Could you copy every line from the material below in which "limits" appears?

- **Structured object records**
----
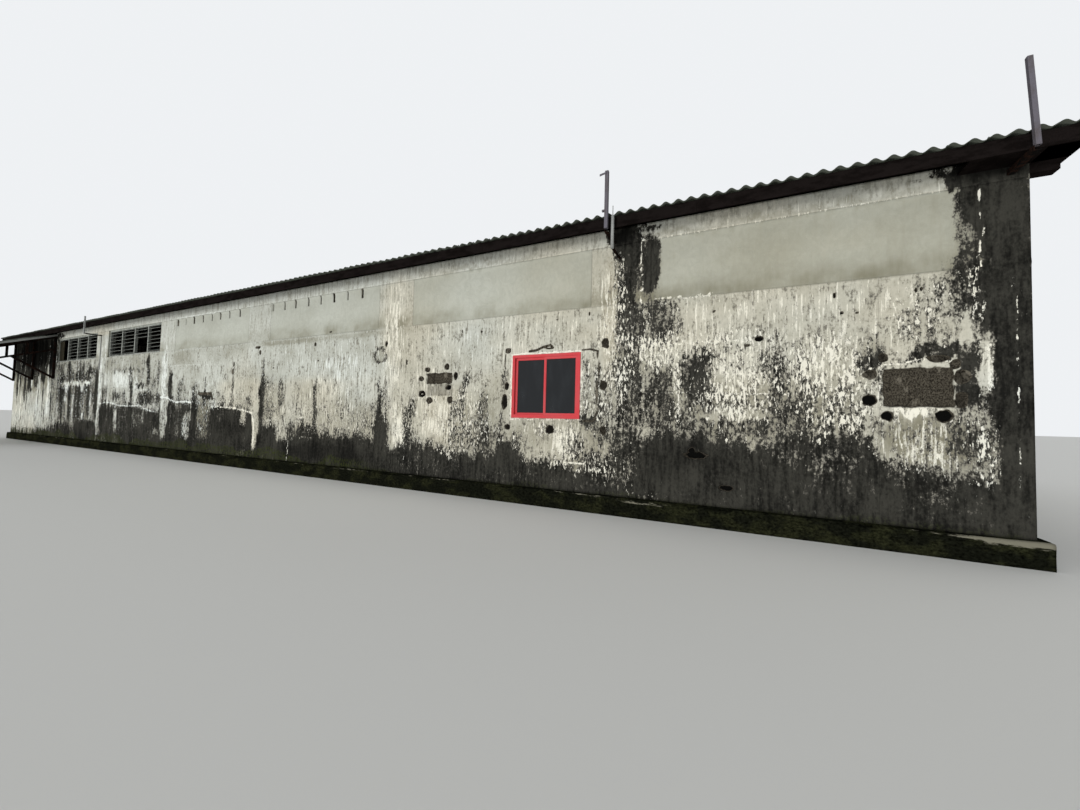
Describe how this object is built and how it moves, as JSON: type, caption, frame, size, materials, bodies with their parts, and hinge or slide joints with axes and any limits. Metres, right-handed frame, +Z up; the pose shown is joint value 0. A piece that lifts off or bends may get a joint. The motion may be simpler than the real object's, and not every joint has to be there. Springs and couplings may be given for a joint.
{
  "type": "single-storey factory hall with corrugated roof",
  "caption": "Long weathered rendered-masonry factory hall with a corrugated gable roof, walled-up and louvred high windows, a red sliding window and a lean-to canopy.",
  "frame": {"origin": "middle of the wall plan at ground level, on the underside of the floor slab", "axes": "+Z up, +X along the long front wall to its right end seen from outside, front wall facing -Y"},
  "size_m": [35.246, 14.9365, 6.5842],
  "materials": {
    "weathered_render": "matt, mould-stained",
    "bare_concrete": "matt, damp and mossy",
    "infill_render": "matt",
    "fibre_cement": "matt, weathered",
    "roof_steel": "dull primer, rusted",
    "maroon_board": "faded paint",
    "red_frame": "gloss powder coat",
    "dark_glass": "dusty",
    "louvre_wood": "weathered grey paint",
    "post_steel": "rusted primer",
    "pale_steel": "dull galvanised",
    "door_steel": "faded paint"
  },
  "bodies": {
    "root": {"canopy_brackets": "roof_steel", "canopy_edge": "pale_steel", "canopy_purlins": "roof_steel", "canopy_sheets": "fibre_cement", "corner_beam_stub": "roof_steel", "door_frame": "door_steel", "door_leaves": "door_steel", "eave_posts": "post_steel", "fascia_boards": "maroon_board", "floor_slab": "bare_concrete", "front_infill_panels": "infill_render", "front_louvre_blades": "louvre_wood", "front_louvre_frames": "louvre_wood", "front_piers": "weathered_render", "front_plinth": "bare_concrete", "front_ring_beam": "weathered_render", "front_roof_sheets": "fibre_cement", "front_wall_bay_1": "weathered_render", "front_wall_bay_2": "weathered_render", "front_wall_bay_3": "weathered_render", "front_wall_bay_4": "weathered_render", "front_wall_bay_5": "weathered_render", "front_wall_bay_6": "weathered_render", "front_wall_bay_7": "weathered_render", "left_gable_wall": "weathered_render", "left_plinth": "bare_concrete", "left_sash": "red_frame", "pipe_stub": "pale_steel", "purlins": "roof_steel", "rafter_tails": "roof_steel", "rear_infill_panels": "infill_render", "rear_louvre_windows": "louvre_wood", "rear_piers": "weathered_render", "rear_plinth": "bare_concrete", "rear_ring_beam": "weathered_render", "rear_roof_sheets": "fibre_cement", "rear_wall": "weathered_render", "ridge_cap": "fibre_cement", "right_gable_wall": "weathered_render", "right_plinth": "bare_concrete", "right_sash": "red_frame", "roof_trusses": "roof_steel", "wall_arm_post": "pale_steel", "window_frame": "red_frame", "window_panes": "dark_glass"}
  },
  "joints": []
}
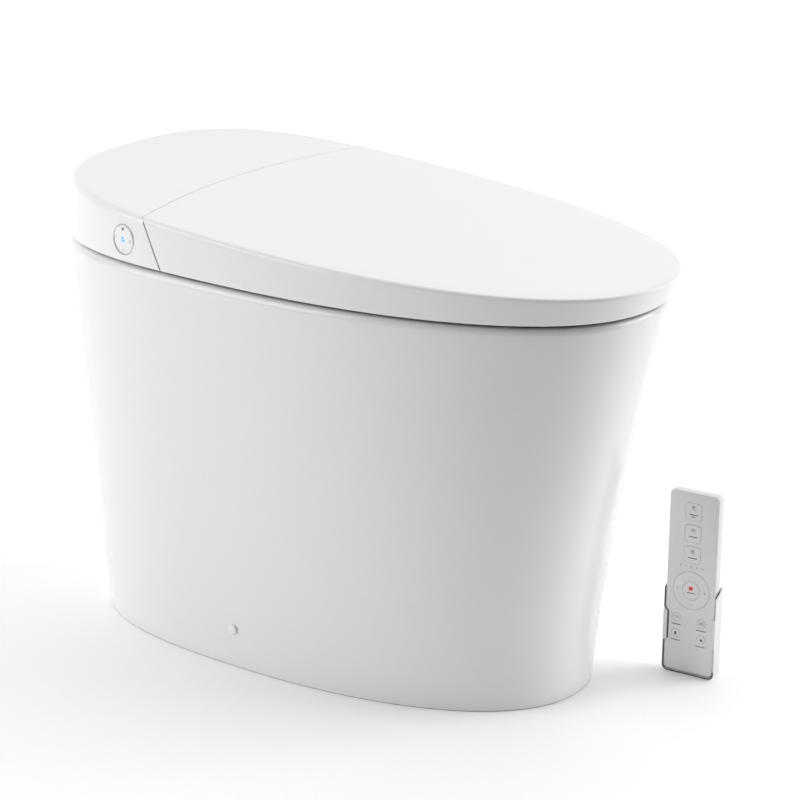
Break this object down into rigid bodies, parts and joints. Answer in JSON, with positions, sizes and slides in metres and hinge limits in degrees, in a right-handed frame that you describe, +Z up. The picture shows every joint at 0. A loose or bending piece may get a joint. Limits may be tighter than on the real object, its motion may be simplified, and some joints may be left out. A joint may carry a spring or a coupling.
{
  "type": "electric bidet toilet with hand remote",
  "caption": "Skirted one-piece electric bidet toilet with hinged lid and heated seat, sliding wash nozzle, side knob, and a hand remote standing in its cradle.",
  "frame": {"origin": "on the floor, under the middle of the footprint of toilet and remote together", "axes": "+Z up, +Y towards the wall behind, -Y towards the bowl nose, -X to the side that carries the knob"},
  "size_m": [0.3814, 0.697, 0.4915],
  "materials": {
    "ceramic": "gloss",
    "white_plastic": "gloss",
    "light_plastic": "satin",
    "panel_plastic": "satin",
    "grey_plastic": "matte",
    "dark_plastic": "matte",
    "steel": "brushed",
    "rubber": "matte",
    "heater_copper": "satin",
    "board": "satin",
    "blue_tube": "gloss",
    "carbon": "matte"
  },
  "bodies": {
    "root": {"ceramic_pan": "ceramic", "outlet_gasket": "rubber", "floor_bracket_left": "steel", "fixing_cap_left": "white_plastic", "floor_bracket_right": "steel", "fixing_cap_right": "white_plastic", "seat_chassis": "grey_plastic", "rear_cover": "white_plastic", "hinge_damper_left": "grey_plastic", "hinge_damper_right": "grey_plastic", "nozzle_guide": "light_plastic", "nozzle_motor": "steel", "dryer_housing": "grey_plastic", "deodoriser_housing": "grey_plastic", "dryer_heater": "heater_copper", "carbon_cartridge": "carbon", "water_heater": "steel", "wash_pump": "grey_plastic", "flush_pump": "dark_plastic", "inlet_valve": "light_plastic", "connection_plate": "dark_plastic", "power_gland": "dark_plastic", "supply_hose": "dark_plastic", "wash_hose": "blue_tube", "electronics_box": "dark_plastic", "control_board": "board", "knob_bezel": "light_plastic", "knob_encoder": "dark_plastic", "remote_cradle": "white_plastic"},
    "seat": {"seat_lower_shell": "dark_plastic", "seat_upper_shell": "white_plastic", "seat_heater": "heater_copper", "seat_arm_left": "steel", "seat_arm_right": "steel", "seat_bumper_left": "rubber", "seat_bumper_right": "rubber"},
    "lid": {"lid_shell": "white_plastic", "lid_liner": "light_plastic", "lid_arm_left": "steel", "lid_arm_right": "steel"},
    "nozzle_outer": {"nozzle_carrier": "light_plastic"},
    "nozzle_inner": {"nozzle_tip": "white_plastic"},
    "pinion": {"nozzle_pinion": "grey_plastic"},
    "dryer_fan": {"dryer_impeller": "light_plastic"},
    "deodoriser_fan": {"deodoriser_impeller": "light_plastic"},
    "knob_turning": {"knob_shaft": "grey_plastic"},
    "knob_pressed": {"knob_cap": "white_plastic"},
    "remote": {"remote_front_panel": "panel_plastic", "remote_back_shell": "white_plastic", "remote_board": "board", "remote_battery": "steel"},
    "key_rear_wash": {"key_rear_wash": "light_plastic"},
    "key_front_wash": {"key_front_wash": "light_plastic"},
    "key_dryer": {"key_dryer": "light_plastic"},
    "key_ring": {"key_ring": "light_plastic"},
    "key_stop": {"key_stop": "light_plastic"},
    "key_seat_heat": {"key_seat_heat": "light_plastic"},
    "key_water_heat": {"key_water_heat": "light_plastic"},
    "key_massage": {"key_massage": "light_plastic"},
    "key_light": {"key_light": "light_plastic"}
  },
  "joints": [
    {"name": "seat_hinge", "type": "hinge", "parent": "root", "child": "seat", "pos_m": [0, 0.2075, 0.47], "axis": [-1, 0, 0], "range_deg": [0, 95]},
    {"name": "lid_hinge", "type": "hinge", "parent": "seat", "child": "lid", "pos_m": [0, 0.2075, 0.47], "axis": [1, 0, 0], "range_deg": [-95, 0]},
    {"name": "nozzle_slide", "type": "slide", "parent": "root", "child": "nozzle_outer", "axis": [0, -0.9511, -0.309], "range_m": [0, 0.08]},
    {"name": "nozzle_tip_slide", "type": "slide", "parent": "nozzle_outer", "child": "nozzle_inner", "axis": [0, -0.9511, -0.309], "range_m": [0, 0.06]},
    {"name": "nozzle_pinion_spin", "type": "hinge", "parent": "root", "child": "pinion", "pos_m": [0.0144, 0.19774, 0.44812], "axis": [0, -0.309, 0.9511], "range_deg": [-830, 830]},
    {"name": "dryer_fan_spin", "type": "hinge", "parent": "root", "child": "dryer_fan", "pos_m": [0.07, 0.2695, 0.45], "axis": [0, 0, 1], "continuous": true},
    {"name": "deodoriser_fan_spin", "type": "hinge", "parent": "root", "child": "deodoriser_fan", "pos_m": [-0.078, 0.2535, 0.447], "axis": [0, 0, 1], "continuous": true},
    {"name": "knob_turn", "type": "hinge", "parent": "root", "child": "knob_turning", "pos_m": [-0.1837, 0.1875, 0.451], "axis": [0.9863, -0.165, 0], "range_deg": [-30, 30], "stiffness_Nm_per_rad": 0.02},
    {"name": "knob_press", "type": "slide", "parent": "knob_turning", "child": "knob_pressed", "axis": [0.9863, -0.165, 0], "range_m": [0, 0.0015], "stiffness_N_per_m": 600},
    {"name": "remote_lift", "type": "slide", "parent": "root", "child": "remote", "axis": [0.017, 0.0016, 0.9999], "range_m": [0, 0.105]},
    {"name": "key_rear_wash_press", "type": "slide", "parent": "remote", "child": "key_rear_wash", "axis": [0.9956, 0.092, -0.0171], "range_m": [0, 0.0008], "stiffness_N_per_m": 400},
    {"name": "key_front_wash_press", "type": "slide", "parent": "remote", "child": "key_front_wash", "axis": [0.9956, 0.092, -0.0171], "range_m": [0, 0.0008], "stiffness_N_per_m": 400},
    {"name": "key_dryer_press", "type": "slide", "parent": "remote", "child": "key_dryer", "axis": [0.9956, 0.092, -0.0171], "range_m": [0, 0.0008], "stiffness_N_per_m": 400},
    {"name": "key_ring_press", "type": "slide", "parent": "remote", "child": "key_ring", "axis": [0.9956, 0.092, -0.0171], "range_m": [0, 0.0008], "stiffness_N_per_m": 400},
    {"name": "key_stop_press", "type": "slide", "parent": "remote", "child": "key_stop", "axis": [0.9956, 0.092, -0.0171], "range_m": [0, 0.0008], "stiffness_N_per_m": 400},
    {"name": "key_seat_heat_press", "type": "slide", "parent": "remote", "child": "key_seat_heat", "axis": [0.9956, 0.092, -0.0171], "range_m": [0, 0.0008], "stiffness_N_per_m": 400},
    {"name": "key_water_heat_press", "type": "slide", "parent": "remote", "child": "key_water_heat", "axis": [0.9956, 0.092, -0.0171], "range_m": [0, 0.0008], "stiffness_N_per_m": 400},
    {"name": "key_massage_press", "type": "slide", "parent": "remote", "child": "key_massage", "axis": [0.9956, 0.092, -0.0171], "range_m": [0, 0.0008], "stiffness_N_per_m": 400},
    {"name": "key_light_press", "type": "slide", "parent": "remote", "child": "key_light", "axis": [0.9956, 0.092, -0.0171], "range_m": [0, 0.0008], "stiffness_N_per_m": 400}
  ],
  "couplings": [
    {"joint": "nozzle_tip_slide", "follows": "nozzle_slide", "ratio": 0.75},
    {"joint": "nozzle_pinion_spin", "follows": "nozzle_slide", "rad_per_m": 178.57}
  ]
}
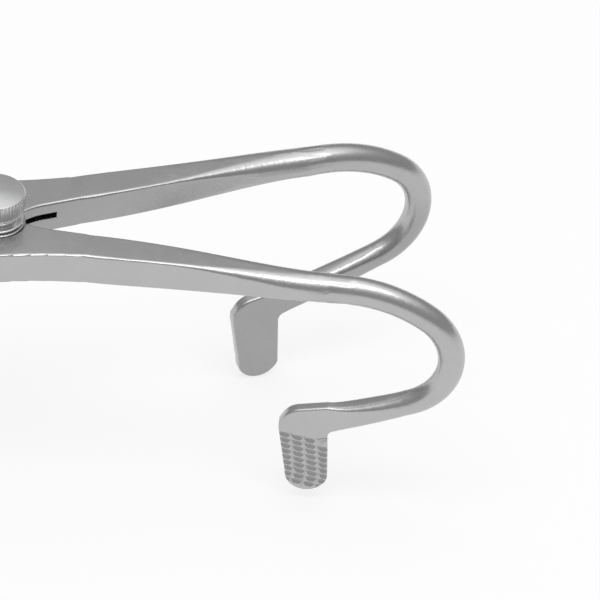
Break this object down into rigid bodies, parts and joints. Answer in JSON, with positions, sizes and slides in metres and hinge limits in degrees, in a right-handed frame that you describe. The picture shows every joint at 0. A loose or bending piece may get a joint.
----
- **Written reply**
Describe how this object is built and how it moves, as JSON: type, caption, frame, size, materials, bodies with their parts, and hinge or slide joints with axes and any limits. Metres, right-handed frame, +Z up; the pose shown is joint value 0. A piece that lifts off or bends may get a joint. The motion may be simpler than the real object's, and not every joint has to be there. Springs and couplings may be given for a joint.
Break this object down into rigid bodies, parts and joints. Answer in JSON, with positions, sizes and slides in metres and hinge limits in degrees, in a right-handed frame that you describe, +Z up. The picture shows every joint at 0. A loose or bending piece may get a joint. Limits may be tighter than on the real object, its motion may be simplified, and some joints may be left out. A joint may carry a spring or a coupling.
Break this object down into rigid bodies, parts and joints. Answer in JSON, with positions, sizes and slides in metres and hinge limits in degrees, in a right-handed frame that you describe. The picture shows every joint at 0. A loose or bending piece may get a joint.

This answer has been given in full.